Forget Sauvignon. Be bold with your Bacchus
Sauvignon Blanc has been the unimpeachable supergrape of the 21st century. Charmed by its easy expressiveness – both of fruit and of place – whole oceans of Marlborough, Chilean and cheaper French Sauvignon have washed through our glasses worldwide. But the credentials that make Sauvignon Blanc so appealing: namely, its approachability, its freshness, its exotically grassy, passion-fruity perfume can be found in English wines as well.
Bacchus in particular is a grape with a distinct likeness to Sauvignon, sharing many of the same lightly herbaceous notes, often with tonnes of citrus and elderflower and at times a subtle, match-struck smokiness (derived from certain winemaking techniques). Chapel Down, Albourne and Camel Valley make some benchmark examples. Many smaller producers are also lending their own spin to this increasingly anglicised grape.
Other widely-planted English varieties have similarly fragrant bouquets – a result of our cool-climate ripening season, cool fermentations and minimal use of oak. Heads-up to grapes such as Orion and Ortega. Organic producer Quoins in Wiltshire produce a finely fragrant Orion that combines herbaceousness with more tropical notes of kiwi and mango.
Pairing wine with food: English Chardonnay & Pinot Blanc
French wines, in particular, are renowned for their association with gastronomy, but the curious epicure needn’t look far for equally food-friendly wines. Critics of English wines in the past have snubbed their high, yet characteristic, levels of acidity (a result of wine-growing in such a cool, northerly climate). But when it comes to food and wine matching, this streak of freshness can be a real boon.

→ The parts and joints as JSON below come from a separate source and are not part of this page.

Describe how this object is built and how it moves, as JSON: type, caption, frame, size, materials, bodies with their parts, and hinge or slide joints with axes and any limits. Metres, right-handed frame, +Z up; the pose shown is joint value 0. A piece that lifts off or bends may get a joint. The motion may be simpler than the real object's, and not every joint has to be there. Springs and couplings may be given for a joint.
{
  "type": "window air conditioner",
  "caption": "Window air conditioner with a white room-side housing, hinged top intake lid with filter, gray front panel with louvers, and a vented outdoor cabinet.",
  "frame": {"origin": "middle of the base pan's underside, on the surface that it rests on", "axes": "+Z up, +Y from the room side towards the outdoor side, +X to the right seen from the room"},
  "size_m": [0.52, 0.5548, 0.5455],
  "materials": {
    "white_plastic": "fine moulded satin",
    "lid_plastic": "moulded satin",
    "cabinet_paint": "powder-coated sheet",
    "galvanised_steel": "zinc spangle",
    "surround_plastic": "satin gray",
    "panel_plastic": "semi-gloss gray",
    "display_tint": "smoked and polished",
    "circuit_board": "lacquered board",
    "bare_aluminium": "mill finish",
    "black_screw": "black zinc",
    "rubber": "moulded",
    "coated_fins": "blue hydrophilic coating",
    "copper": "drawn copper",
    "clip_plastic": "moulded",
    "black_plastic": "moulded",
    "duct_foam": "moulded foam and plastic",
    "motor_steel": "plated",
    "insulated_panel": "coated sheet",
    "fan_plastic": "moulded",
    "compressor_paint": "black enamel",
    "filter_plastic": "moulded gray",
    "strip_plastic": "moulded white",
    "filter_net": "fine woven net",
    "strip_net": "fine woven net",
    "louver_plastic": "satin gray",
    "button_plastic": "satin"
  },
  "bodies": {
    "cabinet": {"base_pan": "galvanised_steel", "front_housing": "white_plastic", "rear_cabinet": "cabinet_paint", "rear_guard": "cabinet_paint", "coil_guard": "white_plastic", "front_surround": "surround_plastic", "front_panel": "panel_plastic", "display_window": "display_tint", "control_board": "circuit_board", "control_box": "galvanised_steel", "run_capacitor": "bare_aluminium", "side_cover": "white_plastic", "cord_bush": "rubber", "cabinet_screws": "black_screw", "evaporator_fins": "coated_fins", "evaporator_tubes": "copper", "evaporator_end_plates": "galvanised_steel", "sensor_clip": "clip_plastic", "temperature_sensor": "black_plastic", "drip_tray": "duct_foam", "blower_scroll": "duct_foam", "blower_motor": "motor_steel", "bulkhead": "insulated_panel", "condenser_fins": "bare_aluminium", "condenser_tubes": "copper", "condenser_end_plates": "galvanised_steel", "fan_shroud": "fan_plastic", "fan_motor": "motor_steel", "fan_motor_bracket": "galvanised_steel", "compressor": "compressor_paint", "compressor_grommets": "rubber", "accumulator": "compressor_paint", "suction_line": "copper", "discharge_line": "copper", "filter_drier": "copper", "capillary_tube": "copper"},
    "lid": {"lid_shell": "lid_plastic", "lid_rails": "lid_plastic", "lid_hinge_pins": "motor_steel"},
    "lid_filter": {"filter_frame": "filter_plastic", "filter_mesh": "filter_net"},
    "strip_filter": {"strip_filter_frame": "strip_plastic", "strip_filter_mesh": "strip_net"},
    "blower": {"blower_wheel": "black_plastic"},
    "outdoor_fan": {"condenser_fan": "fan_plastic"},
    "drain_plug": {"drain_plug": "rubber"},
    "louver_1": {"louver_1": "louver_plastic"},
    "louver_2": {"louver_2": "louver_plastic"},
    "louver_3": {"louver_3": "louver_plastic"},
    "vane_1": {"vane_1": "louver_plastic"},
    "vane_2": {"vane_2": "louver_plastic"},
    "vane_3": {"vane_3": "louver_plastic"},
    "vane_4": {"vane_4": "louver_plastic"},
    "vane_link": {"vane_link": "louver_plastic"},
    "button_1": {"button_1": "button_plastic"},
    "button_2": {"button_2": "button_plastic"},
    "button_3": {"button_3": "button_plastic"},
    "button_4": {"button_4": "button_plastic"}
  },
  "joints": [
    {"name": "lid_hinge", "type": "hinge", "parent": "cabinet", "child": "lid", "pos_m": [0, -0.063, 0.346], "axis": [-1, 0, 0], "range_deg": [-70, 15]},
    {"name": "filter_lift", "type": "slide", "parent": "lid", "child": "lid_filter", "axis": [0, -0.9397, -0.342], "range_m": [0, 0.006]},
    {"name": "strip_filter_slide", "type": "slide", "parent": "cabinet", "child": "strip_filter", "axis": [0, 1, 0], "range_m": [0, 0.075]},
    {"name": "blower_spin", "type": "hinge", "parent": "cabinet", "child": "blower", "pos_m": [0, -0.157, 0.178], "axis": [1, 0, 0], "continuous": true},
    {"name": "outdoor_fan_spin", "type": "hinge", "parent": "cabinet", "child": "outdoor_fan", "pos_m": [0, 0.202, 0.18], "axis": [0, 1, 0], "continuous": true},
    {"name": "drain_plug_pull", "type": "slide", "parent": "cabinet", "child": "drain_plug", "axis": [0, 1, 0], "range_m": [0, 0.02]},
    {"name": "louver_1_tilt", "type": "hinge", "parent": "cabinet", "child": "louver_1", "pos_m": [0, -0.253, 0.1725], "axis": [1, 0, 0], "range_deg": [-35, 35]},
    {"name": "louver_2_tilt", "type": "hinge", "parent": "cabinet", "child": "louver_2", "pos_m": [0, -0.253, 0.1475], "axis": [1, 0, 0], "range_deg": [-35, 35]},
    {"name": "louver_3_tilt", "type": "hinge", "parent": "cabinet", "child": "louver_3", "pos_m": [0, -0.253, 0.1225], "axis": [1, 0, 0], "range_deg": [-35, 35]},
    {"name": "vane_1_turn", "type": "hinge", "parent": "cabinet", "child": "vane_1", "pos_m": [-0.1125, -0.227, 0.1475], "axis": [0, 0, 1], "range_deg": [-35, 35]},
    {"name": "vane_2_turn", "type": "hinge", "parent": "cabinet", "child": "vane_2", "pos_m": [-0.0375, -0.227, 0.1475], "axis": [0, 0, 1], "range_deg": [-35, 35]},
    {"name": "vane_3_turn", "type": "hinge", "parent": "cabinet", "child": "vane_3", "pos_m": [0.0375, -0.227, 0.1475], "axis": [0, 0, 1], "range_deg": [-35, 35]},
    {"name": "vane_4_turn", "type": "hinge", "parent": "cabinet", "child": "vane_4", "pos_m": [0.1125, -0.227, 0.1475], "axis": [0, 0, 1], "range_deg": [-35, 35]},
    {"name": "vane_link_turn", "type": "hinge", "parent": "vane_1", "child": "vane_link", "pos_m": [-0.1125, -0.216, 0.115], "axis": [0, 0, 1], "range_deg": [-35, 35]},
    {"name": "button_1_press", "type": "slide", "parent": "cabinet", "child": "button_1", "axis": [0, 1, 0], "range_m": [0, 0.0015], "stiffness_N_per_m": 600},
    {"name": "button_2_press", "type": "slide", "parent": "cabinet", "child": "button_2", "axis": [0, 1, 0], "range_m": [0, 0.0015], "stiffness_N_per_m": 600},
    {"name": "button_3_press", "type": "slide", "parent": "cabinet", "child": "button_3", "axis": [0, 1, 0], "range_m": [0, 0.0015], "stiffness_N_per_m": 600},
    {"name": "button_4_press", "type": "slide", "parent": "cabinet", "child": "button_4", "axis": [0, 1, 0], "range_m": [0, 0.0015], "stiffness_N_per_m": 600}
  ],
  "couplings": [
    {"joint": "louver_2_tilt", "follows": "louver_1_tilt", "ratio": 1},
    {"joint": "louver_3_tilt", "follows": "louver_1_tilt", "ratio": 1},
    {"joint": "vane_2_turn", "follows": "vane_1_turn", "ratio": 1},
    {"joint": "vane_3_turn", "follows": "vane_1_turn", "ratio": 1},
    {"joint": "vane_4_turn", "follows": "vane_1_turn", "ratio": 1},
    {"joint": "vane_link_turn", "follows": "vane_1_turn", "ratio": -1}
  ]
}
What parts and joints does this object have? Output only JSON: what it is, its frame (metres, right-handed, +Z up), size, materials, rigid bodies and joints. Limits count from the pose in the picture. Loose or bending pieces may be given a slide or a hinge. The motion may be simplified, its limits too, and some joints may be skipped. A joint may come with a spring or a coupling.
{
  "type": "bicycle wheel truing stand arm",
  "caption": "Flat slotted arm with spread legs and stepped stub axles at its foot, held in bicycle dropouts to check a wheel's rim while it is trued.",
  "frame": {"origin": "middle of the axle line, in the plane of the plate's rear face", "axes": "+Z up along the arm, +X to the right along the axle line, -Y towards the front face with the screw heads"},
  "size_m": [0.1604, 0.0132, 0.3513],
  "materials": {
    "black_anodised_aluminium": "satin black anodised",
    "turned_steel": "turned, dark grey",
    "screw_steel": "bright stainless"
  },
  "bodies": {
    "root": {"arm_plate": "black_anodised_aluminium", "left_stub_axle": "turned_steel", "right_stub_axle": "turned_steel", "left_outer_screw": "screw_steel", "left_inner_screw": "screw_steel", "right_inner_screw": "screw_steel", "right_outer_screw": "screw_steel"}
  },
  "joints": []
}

Why? Acidity prevents the wines from becoming short and cloying, sustaining the flavours through the mid-palate and into an enduring finish. When combined with suitable body and textural quality, the results can be stunning.
The range of wines made by producers such as Lyme Bay are crafted with food affinity in mind. English Chardonnay, hallmarked by its lack of oak ageing, gentle apple and stone fruit flavours and careful lees-stirring (lending creaminess and body to the palate), is increasingly seen as the perfect pairing with fresh seafood. Try a grassy Bacchus with soft English goat’s cheese, or a perfumed Pinot Blanc with a Thai curry, and you won’t be disappointed.

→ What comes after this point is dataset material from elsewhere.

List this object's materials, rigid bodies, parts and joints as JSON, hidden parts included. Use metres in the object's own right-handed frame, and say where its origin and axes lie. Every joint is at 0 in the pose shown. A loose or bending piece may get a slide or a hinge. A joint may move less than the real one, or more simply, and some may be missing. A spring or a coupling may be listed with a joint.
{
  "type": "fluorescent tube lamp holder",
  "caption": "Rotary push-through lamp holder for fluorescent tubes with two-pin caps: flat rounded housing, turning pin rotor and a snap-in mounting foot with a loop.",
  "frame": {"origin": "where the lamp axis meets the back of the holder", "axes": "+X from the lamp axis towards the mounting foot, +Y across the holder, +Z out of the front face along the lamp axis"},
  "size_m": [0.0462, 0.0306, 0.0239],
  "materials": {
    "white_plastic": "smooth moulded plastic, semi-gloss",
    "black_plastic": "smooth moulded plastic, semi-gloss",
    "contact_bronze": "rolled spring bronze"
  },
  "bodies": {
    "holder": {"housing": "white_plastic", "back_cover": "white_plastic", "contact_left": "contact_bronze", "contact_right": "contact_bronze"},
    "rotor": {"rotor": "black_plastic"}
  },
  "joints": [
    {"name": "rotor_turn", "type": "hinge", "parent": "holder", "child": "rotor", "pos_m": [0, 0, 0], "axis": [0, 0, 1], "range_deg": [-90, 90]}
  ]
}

For the red wine drinkers out there, English varietal Pinot Noir is up-and-coming, with the characteristic stemmy freshness of the red wines of the Loire, and a real purity of fruit flavour. The Litmus Pinot Noir by John Worontschak is a true, wood-matured expression of premium English Pinot. And producers such as Gusbourne, Hush Heath and Furleigh Estate all offer excellent red wines for the curious drinker.

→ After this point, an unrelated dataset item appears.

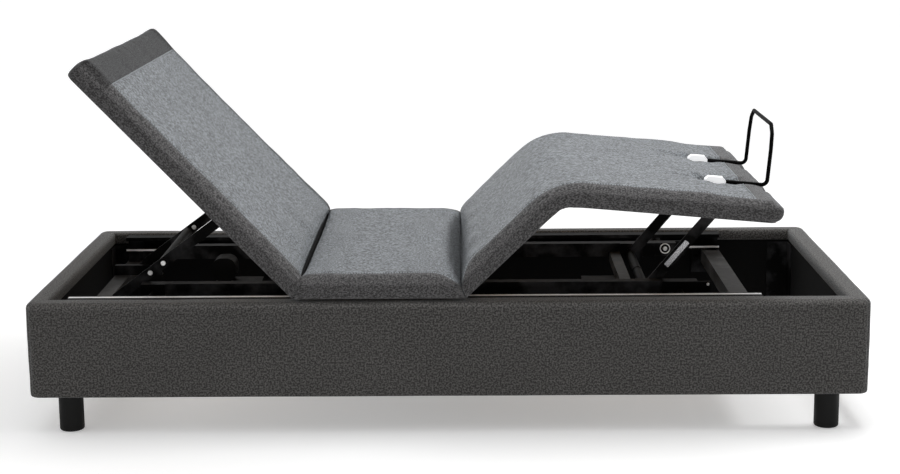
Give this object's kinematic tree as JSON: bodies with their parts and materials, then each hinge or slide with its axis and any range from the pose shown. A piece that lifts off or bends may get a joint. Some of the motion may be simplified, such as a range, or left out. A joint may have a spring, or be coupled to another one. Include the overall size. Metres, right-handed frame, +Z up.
{
  "type": "adjustable bed base",
  "caption": "Adjustable bed base: padded surround on short legs, wall-hugging carriage, folding upholstered deck with raising back and bent legs, linkages and a wire mattress retainer.",
  "frame": {"origin": "on the floor under the centre of the surround", "axes": "+X towards the foot end, +Y across the bed, +Z up"},
  "size_m": [2.03, 0.92, 0.9039],
  "materials": {
    "surround_fabric": "charcoal woven upholstery",
    "deck_fabric": "grey smooth knitted ticking with charcoal edges",
    "plywood": "raw plywood",
    "black_board": "board lined in black cloth",
    "black_steel": "satin black powder coat",
    "black_plastic": "fine-textured black",
    "nylon": "semi-gloss",
    "zinc_steel": "bright zinc plate",
    "white_plastic": "semi-gloss moulded",
    "label_silver": "blank satin foil plate"
  },
  "bodies": {
    "base": {"left_side_cover": "surround_fabric", "right_side_cover": "surround_fabric", "head_end_cover": "surround_fabric", "foot_end_cover": "surround_fabric", "surround_boards": "black_board", "legs": "black_plastic", "corner_brackets": "black_steel", "tracks": "black_steel", "track_cross_tubes": "black_steel", "frame_brackets": "black_steel", "base_bolts": "black_steel", "link_guides": "black_steel"},
    "carriage": {"carriage_rails": "black_steel", "carriage_cross_tubes": "black_steel", "roller_axles": "black_steel", "carriage_brackets": "black_steel", "seat_board": "plywood", "seat_pad": "deck_fabric", "seat_hinge_leaves": "black_steel", "seat_hinge_fasteners": "zinc_steel", "leg_actuator_housing": "black_plastic", "leg_actuator_motor": "black_plastic", "actuator_hangers": "black_steel", "electrics_trays": "black_steel", "control_box": "black_plastic", "power_supply": "black_plastic"},
    "head_rollers": {"head_rollers": "nylon"},
    "foot_rollers": {"foot_rollers": "nylon"},
    "back_deck": {"back_board": "plywood", "back_pad": "deck_fabric", "back_hinge_leaves": "black_steel", "back_hinge_screws": "zinc_steel", "link_brackets": "black_steel", "back_deck_pins": "zinc_steel", "trunnion_bracket": "black_steel"},
    "back_links": {"back_links": "black_steel", "link_glides": "zinc_steel", "link_cross_tube": "black_steel", "link_bolts": "zinc_steel"},
    "back_actuator": {"back_actuator_housing": "black_plastic", "back_actuator_tube": "black_steel", "back_actuator_motor": "black_plastic"},
    "back_rod": {"back_actuator_rod": "zinc_steel"},
    "thigh_deck": {"thigh_board": "plywood", "thigh_pad": "deck_fabric", "thigh_hinge_leaves": "black_steel", "thigh_hinge_fasteners": "zinc_steel"},
    "calf_deck": {"calf_board": "plywood", "calf_pad": "deck_fabric", "calf_hinge_leaves": "black_steel", "calf_hinge_screws": "zinc_steel", "calf_brackets": "black_steel", "calf_pins": "zinc_steel", "retainer_bar": "black_steel", "retainer_clips": "white_plastic"},
    "leg_lift": {"torque_tube": "black_steel", "lift_arms": "black_steel", "arm_label": "label_silver", "lift_crank": "black_steel"},
    "leg_rod": {"leg_actuator_rod": "zinc_steel"}
  },
  "joints": [
    {"name": "back_hinge", "type": "hinge", "parent": "carriage", "child": "back_deck", "pos_m": [-0.373, 0, 0.323], "axis": [0, 1, 0], "range_deg": [-46.4, 13.6]},
    {"name": "carriage_slide", "type": "slide", "parent": "base", "child": "carriage", "axis": [1, 0, 0], "range_m": [-0.0335, 0.113]},
    {"name": "head_roller_spin", "type": "hinge", "parent": "carriage", "child": "head_rollers", "pos_m": [-0.74, 0, 0.297], "axis": [0, 1, 0], "range_deg": [-113, 381]},
    {"name": "foot_roller_spin", "type": "hinge", "parent": "carriage", "child": "foot_rollers", "pos_m": [0.58, 0, 0.297], "axis": [0, 1, 0], "range_deg": [-113, 381]},
    {"name": "back_link_hinge", "type": "hinge", "parent": "back_deck", "child": "back_links", "pos_m": [-0.5521, 0, 0.49077], "axis": [0, 1, 0], "range_deg": [-22.5, 75.6]},
    {"name": "back_actuator_hinge", "type": "hinge", "parent": "back_deck", "child": "back_actuator", "pos_m": [-0.48094, 0, 0.24783], "axis": [0, 1, 0], "range_deg": [-11.3, 37.8]},
    {"name": "back_rod_slide", "type": "slide", "parent": "back_actuator", "child": "back_rod", "axis": [1, 0, 0.0046], "range_m": [-0.0765, 0.0227]},
    {"name": "thigh_hinge", "type": "hinge", "parent": "carriage", "child": "thigh_deck", "pos_m": [0.048, 0, 0.323], "axis": [0, -1, 0], "range_deg": [-44, 1]},
    {"name": "knee_hinge", "type": "hinge", "parent": "thigh_deck", "child": "calf_deck", "pos_m": [0.27819, 0, 0.54529], "axis": [0, -1, 0], "range_deg": [-1.3, 49.4]},
    {"name": "leg_lift_hinge", "type": "hinge", "parent": "carriage", "child": "leg_lift", "pos_m": [0.497, 0, 0.293], "axis": [0, -1, 0], "range_deg": [-46.6, 1.2]},
    {"name": "leg_rod_slide", "type": "slide", "parent": "carriage", "child": "leg_rod", "axis": [1, 0, 0], "range_m": [-0.0758, 0.0019]}
  ],
  "couplings": [
    {"joint": "carriage_slide", "follows": "back_hinge", "m_per_rad": -0.13892},
    {"joint": "head_roller_spin", "follows": "back_hinge", "ratio": -8.1716},
    {"joint": "foot_roller_spin", "follows": "back_hinge", "ratio": -8.1716},
    {"joint": "back_link_hinge", "follows": "back_hinge", "ratio": -1.619},
    {"joint": "back_actuator_hinge", "follows": "back_hinge", "ratio": -0.806},
    {"joint": "back_rod_slide", "follows": "back_hinge", "m_per_rad": 0.0933},
    {"joint": "knee_hinge", "follows": "thigh_hinge", "ratio": -1.116},
    {"joint": "leg_lift_hinge", "follows": "thigh_hinge", "ratio": 1.055},
    {"joint": "leg_rod_slide", "follows": "thigh_hinge", "m_per_rad": 0.0983}
  ]
}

The new summer tipple: English rosé
Provence is synonymous with a certain style of rosé; not so much quaffable as practically chuggable, easy and light. English rosé, dare I say it, has this drinkability but with emphatically more flavour. The acidity that makes English wine so good with certain foods is the same that makes it so good pink. And the strawberry, rosehip and often rhubarb-esque flavours of many English rosés are simply not as sticky or confected as those of rosés from warmer climes. Typically made from Pinot Noir or the spicy Rondo grape, these are wines equally at home by the poolside as they are with an afternoon tea, with all the fruit and florals of an English hedgerow.
Ingrid Bates of Dunleavy Vineyards is at the forefront of English viticulture with her award-winning English rosé. Her Pinot Noir Rosé – which won silver at the UK Wine Awards – is exuberantly fresh, deliciously fruity (think strawberry and raspberry) and charmingly light.
English wine: the future’s rosé
There really is an English wine for every occasion. Twenty years ago you’d have been laughed out the house for saying it. Not anymore. With new skills, new markets and new money, the future is looking bright for English wine – we just need to keep drinking it.